The petitioner, a partnership firm, sought recovery of an outstanding amount of Rs. 2,76,555.00 from the opponent limited company, alleging non-payment and breach of contract. The petitioner claimed Rs. 1,37,580.08 as due amount, along with Rs. 1,29,375 for compensation due to breach of contract and non-delivery of goods. The petitioner served a notice under section 434 of the Companies Act, 1956, demanding payment within 21 days. The opponent contested the petition, denying the relationship between the petitioner and another entity, M/s. Rameshkumar Devkinandan, from whom rice bran was allegedly supplied. The opponent argued that the petitioner had no right to claim on behalf of a different entity and disputed the settlement of accounts and acknowledgment of debt by the opponent.
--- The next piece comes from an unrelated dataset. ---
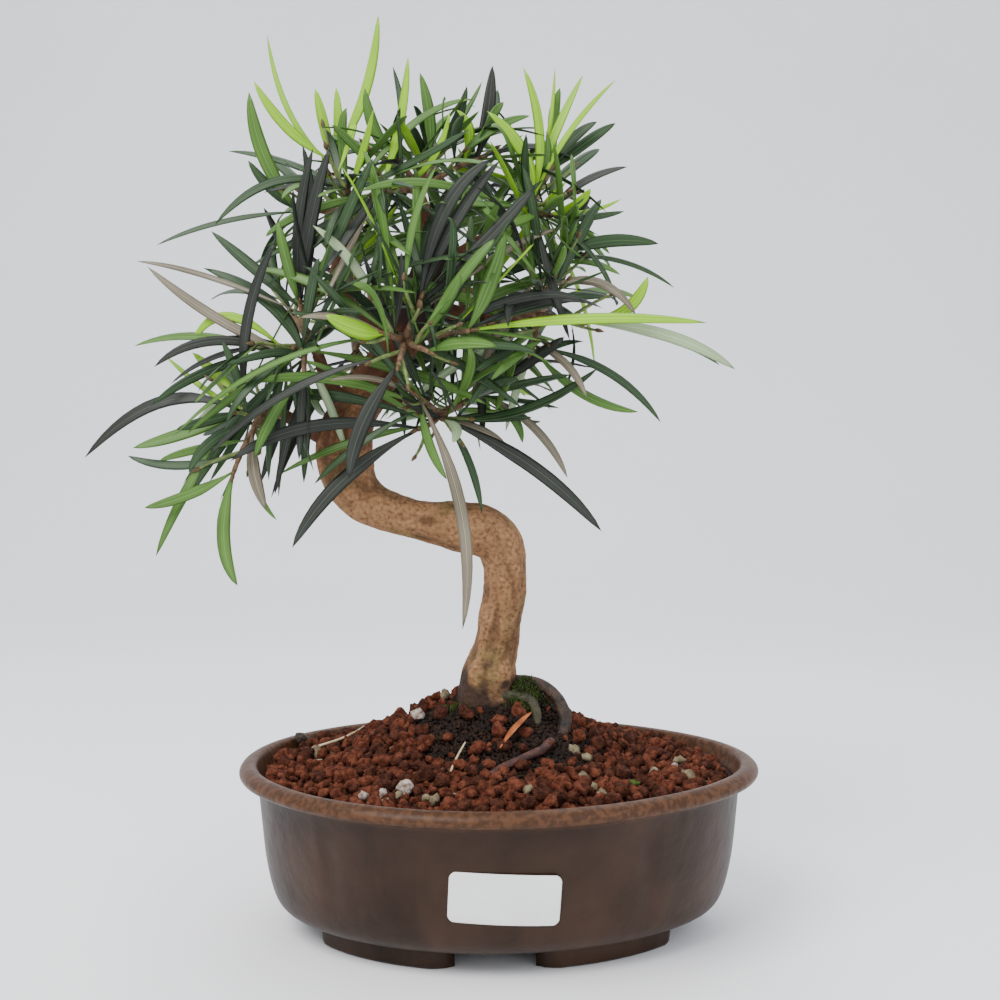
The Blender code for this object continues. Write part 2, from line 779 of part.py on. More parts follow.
def limb_piece(obj):
    """A made limb as a piece in millimetres, for the leaves to keep clear of."""
    points = [Vector((v.co.x / MM - ORIGIN_SHIFT, v.co.y / MM, v.co.z / MM)) for v in obj.data.vertices]
    return piece(points, [tuple(polygon.vertices) for polygon in obj.data.polygons])


def main():
    """Makes the pot, the soil, the trunk, its roots, the boughs and the masses of leaves."""
    clear_scene()
    make_pot(material("pot_glaze", (0.055, 0.042, 0.034), 0.35))
    make_soil("soil", material("soil_grit", (0.16, 0.06, 0.035), 0.95))
    bark = material("trunk_bark", (0.30, 0.17, 0.09), 0.85)
    limbs = [make_trunk("trunk", bark)]
    for name, nodes in ROOTS.items():
        root_bark = material(name + "_bark", (0.10, 0.075, 0.05), 0.85)
        cutters = [make_trunk("clear_trunk", swell=GAP), make_soil("clear_soil", raised=GAP)]
        limbs.append(make_limb(name, nodes, ROOT_SIDES, root_bark, cutters))
    for name, limb in LIMBS.items():
        bough_bark = material("bough_" + name + "_bark", (0.20, 0.10, 0.06), 0.85)
        thick, thin = limb.radii
        last = len(limb.path) - 1
        nodes = [(*point, thick + (thin - thick) * index / last) for index, point in enumerate(limb.path)]
        limbs.append(make_limb("bough_" + name, nodes, BOUGH_SIDES, bough_bark, [make_trunk("clear_trunk", swell=GAP)]))
    masses = grow_masses([limb_piece(limb) for limb in limbs])
    for name, pieces in masses.items():
        make_mass(name, pieces, material("mass_" + name + "_leaf", (0.06, 0.13, 0.035), 0.5))


main()
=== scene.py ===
"""The dressed look of a podocarpus bonsai in an oval footed pot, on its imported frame.

Shapes are worked out in millimetres round the tree's own middle; SHIFT and MM turn them
into the frame's metres. Z is up and the front faces -Y.
"""
import logging
import math
from dataclasses import dataclass
from enum import Enum
from typing import NamedTuple, Optional

import bmesh
import bpy
import numpy as np
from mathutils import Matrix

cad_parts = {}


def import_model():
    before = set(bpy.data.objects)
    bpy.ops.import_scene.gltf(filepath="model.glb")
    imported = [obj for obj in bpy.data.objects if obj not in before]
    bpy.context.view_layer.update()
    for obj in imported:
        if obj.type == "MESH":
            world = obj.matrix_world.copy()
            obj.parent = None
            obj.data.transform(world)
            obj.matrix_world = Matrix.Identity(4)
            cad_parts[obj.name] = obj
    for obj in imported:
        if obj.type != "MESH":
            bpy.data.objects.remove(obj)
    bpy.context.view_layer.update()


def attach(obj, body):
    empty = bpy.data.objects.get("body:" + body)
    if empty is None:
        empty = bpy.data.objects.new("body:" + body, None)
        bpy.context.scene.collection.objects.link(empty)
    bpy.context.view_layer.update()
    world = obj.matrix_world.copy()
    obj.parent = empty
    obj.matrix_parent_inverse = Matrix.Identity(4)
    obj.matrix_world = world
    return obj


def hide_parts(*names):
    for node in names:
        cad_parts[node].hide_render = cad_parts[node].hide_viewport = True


MM = 0.001
SHIFT = 25.8
WELD = 0.0005
SLIVER = 1e-8
LOG = logging.getLogger("bonsai")

# The numbers that scatter the noise
NOISE_WAYS = np.array((127.1, 311.7, 74.7))
NOISE_SCRAMBLE = 43758.5453
NOISE_STEP = 7.31

# Sizes of the pot, soil and wood, in millimetres
POT_CENTRE = 2.4
PLAN_SQUARE = 0.0055
PLAN_EGG = 0.012

# The pot's profile as rows of height, half width and half depth, up the outside and down the inside
WALL = np.array((
    (5.6, 0.0, 0.0), (5.6, 60.0, 38.0), (7.0, 75.0, 50.5), (8.6, 82.6, 57.4), (12.0, 88.0, 62.5),
    (19.0, 91.2, 66.5), (31.0, 93.6, 70.5), (46.0, 95.2, 74.0), (57.5, 96.3, 76.6), (60.4, 97.6, 77.9),
    (61.3, 101.0, 81.3), (62.6, 103.3, 83.8), (64.4, 103.8, 84.3), (66.3, 102.7, 83.3),
    (67.5, 100.7, 81.4), (67.6, 98.6, 79.4), (66.6, 97.0, 77.8), (63.0, 95.6, 76.2), (57.0, 93.0, 73.5),
    (40.0, 89.5, 68.5), (22.0, 84.0, 60.0), (14.0, 76.0, 51.0), (12.5, 40.0, 28.0), (12.5, 0.0, 0.0),
))
FOOT_OUTSIDE = (78.0, 53.5)
FOOT_SPAN = (25.0, 78.0)
GROUND = 88.5
MOUND_CENTRE = (-1.0, 8.0)
PLATEAU = 16.5
SOIL_EDGE = 64.5
MOUND_SPREAD = 30.0
MOUND_POWER = 1.6
SOIL_FALL = 2.0
SOIL_FALL_REACH = 95.0
CLUMP_CENTRE = (15.0, 2.0)
CLUMP_REACH = (8.5, 7.5)
CLUMP_HEIGHT = 10.5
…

The petitioner contended that the opponent's defense was not bona fide as it was raised after the petition was filed. The court examined the relationship between the petitioner and M/s. Rameshkumar Devkinandan, finding the petitioner's claim based on the rice bran supplied by the latter unfounded. The court also dismissed the claim for compensation for loss/damage, stating it was not a subject for a petition under the Companies Act. Additionally, the court noted discrepancies in the authorization of payment to Shri Kaushik and the lack of documentary proof of payment. The court emphasized that the debt owed by the company must be clear, valid, and unimpeachable for a winding-up petition to be successful.

The court cited a case precedent to highlight that the petition must establish the debt clearly, and if a dispute is raised, its genuineness must be examined. In this case, the court found the opponent's defense not flimsy and concluded that the issues raised were debatable and best suited for resolution in a civil court. Consequently, the court dismissed the petition, stating that the debt owed by the company was disputable and not unimpeachable. The petition was dismissed with no order as to costs due to the opponent's timely response to the notice sent by the petitioner.